Even though these discussions are not over yet, Fitch seems to have taken a preemptive move to protect noteholders. One central issue that the rating agency brings up is the poor disclosure of the portfolio securities within SIVs. While Fitch reviews a "summary analysis" of the securities in the vehicles, the exact securities are never seen by the rating agency, or by investors for that matter.
S&P and Moody's, on the other hand, have a record of each and every asset within an SIV, in addition to the bonds' CUSIP numbers. "We see this as an important part of our surveillance analysis," Inglis said, since some of the assets are marked to market and appear in several different SIVs.
"SIVs must disclose a large amount of information to rating agencies on a regular basis," added Moody's Hewitt.

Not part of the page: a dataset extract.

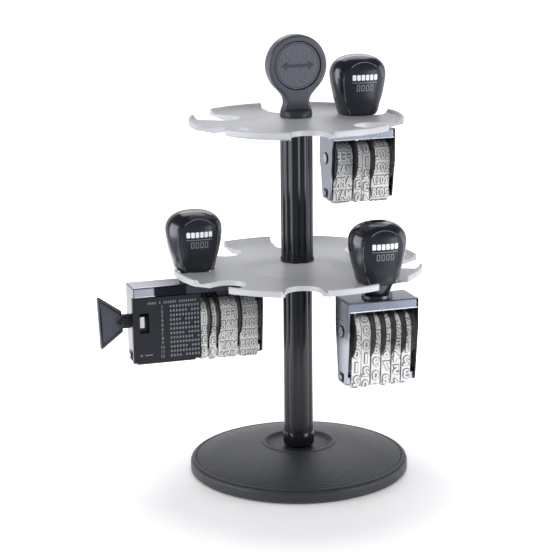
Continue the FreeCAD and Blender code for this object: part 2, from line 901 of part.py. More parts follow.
def make_phrase_drum():
    left = -0.5 * phrase_width + sheet + drum_end_gap
    right = -0.5 * phrase_width + drum_zone - drum_end_gap
    axis = -phrase_axle_drop
    core = rod(drum_radius, V(left, 0, axis), X_AXIS, right - left)
    cheeks = [
        rod(drum_flange_radius, V(left, 0, axis), X_AXIS, drum_cheek),
        rod(drum_flange_radius, V(right - drum_cheek, 0, axis), X_AXIS, drum_cheek),
    ]
    drum = fused(core, cheeks)
    bore_start = -0.5 * phrase_width + 11.0
    drum = drum.cut(rod(axle_radius + running_gap, V(bore_start, 0, axis), X_AXIS, phrase_width))
    return drum.cut(rod(knob_spigot_radius + seat_gap, V(left - 1, 0, axis), X_AXIS, 7.0))


def make_phrase_knob():
    left = -0.5 * phrase_width
    axis = -phrase_axle_drop
    spigot = rod(knob_spigot_radius, V(left, 0, axis), X_AXIS, sheet + drum_end_gap + 5.5)
    shaft = rod(knob_shaft_radius, V(left - 1.0, 0, axis), X_AXIS, 1.0 + sheet + 0.2)
    neck_start = left - 0.3 - knob_neck_length
    neck = rod(knob_neck_radius, V(neck_start, 0, axis), X_AXIS, knob_neck_length)
    ribs = []
    for i in range(12):
        turn = 2 * math.pi * i / 12
        y = (knob_neck_radius + 0.25) * math.cos(turn)
        z = (knob_neck_radius + 0.25) * math.sin(turn) + axis
        ribs.append(rod(0.55, V(neck_start + 0.8, y, z), X_AXIS, knob_neck_length))
    neck = neck.cut(ribs)
    half_y = 0.5 * knob_blade_thickness
    tip = neck_start - knob_reach
    root_half = 0.5 * knob_root_height
    tip_half = 0.5 * knob_tip_height
    points = [
        V(neck_start + 0.5, -half_y, axis - root_half),
        V(neck_start + 0.5, -half_y, axis + root_half),
        V(tip, -half_y, axis + tip_half),
        V(tip, -half_y, axis - tip_half),
    ]
    outline = face_of(points)
    blade = rounded(outline.extrude(V(0, knob_blade_thickness, 0)), 0.8, lambda middle, edge: True)
    field = outline.makeOffset2D(-knob_border)
    for start in (-half_y - knob_recess, half_y - knob_recess):
        recess = field.copy()
        recess.translate(V(0, start + half_y, 0))
        blade = blade.cut(recess.extrude(V(0, 2 * knob_recess, 0)))
    boss_start = V(neck_start + 0.4, -half_y - knob_boss_proud, axis)
    boss_length = knob_blade_thickness + 2 * knob_boss_proud
    blade = fused(blade, [rod(knob_boss_radius, boss_start, Y_AXIS, boss_length)])
    blade.rotate(V(0, 0, axis), X_AXIS, -knob_lean)
    return fused(neck, [blade, shaft, spigot])


def make_phrase_cover():
    left = -0.5 * phrase_width
    right = partition_x + sheet
    front = -0.5 * phrase_depth
    top = -lip_drop - 0.3
    plate = block(left - cover_wrap, right, front - cover_thickness, front, -cover_drop, top)
    wrap_end = front - cover_thickness + cover_wrap_depth
    wrap = block(left - cover_wrap, left, front - cover_thickness, wrap_end, -cover_drop, top)
    window_left = left + window_inset
    middle = -phrase_axle_drop
    window = block(
        window_left,
        window_left + window_width,
        front - 5,
        front + 5,
        middle - 0.5 * window_height,
        middle + 0.5 * window_height,
    )
    return fused(plate, [wrap]).cut(window)


# ---- build everything ----
save("base_shell", make_base_shell())
save("base_weight", make_base_weight())
save("base_pad", make_base_pad())
save("spindle_rod", make_spindle_rod())
save("spindle_nut", make_spindle_nut())
save("thrust_washer", make_thrust_washer())
save("lower_pole", make_lower_pole())
save("upper_pole", make_upper_pole())
save("finial", make_finial())
save("finial_medallion", make_medallion())

lower_tray = make_tray(
    lower_tray_radius, lower_tray_top, lower_hub_rise, lower_slots, lower_first_slot, lower_slot_depth,
)
save("lower_tray", lower_tray)
upper_tray = make_tray(
    upper_tray_radius, upper_tray_top, upper_hub_rise, upper_slots, upper_first_slot, upper_slot_depth,
)
save("upper_tray", upper_tray)

lower_seat = lower_tray_radius - lower_slot_depth + seat_offset
upper_seat = upper_tray_radius - upper_slot_depth + seat_offset + date_seat_shift

number_spot = polar(lower_seat, lower_first_slot + 360.0 / lower_slots * number_slot)
number_spot.z = lower_plate_top - number_neck
save_stamp(
    "number", number_width, number_depth, number_height, number_neck,
    number_axle_drop, number_spot, True,
)
number_frame = make_frame(number_width, number_depth, number_height, number_axle_drop)
save("number_frame", place(number_frame, number_spot))
save_wheels(
    "number", number_wheels, -0.5 * number_width + sheet + number_left_play,
    number_flange, number_flange_radius, number_axle_drop, number_height, number_spot,
)

date_spot = polar(upper_seat, upper_first_slot + 360.0 / upper_slots * date_slot)
date_spot.z = upper_plate_top - date_neck
save_stamp(
    "date", date_width, date_depth, date_height, date_neck,
    date_axle_drop, date_spot, False,
)
date_frame = make_frame(date_width, date_depth, date_height, date_axle_drop)
save("date_frame", place(date_frame, date_spot))
save_wheels(
    "date", date_wheels, -0.5 * date_width + sheet + date_left_play,
    date_flange, date_flange_radius, date_axle_drop, date_height, date_spot,
)

phrase_turn = lower_first_slot + 360.0 / lower_slots * phrase_slot
phrase_spot = polar(lower_seat + phrase_seat_shift, phrase_turn)
phrase_spot.z = lower_plate_top - phrase_neck
handle, inlays = make_handle(phrase_neck, False)
save("phrase_handle", place(handle, phrase_spot))
save("phrase_inlays", place(inlays, phrase_spot))
save("phrase_frame", place(make_phrase_frame(), phrase_spot))
save("phrase_axle", place(make_phrase_axle(), phrase_spot))
save("phrase_bridge", place(make_bridge(phrase_width, phrase_height), phrase_spot))
save("phrase_drum", place(make_phrase_drum(), phrase_spot))
save("phrase_knob", place(make_phrase_knob(), phrase_spot))
save("phrase_cover", place(make_phrase_cover(), phrase_spot))
save_wheels(
    "phrase", phrase_wheels, phrase_left,
    phrase_flange, phrase_flange_radius, phrase_axle_drop, phrase_height, phrase_spot,
)
drum_inset = drum_end_gap + drum_cheek + side_gap
drum_left = -0.5 * phrase_width + sheet + drum_inset
drum_length = drum_zone - sheet - 2 * drum_inset
drum_core = drum_radius + band_seat
drum_band = make_band(
    drum_left, drum_length, phrase_axle_drop, phrase_height, drum_core, drum_band_thickness,
)
save("phrase_band_text", place(drum_band, phrase_spot))
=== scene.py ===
import bpy
import math
from mathutils import Matrix, Vector
from mathutils.bvhtree import BVHTree


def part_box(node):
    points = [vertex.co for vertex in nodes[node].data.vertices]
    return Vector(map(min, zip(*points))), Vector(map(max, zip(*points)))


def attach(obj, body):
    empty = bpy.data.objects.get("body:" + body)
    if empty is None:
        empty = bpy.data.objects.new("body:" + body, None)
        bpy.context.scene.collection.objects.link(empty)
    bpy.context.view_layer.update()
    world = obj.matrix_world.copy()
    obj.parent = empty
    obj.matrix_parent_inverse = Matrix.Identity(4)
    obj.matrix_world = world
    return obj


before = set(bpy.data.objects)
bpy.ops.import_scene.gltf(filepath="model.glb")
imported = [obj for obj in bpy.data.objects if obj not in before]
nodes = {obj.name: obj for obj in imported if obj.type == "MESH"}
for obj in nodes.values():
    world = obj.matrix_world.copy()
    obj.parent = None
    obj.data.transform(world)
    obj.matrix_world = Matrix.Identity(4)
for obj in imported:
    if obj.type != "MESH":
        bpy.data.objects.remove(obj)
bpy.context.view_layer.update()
MM = 0.001
YAW = 18.4  # degrees that the camera stands to the stamps' left


# ---- materials ----
def material(name, color, rough, metal=0.0, spec=0.5, coat=0.0, coat_rough=0.05):
    mat = bpy.data.materials.new(name)
    mat.use_nodes = True
    shader = mat.node_tree.nodes["Principled BSDF"]
    shader.inputs["Base Color"].default_value = (*color, 1)
    shader.inputs["Roughness"].default_value = rough
    shader.inputs["Metallic"].default_value = metal
    shader.inputs["Coat Weight"].default_value = coat
    shader.inputs["Coat Roughness"].default_value = coat_rough
    shader.inputs["Specular IOR Level"].default_value = spec
    return mat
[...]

But the overarching question that market participants are asking is why this year-long private negotiation between Gordian Knot and the rating agencies has been brought into the public eye. "Gordian immediately had a conference call with investors the night that the Fitch announcement came out, which is both appropriate and good," said one source close to the situation. "But given that an SIV can't boot any rating agency off it, what is this doing in the public arena, especially for the short-term market?"
Despite differences in levels of disclosure to the rating agencies, it is clear that Gordian Knot is not going to proceed with structural changes to Sigma without Fitch's approval. Both sides say that they are talking with each other actively and working towards an expedient resolution that addresses concerns that are of interest to CP and MTN holders.
Still investors want answers as to Fitch's motivations. "In the end, I think Fitch caused unnecessary confusion and a level of panic in the market for a program that has been historically conservative and fundamentally sound," the SIV investor said.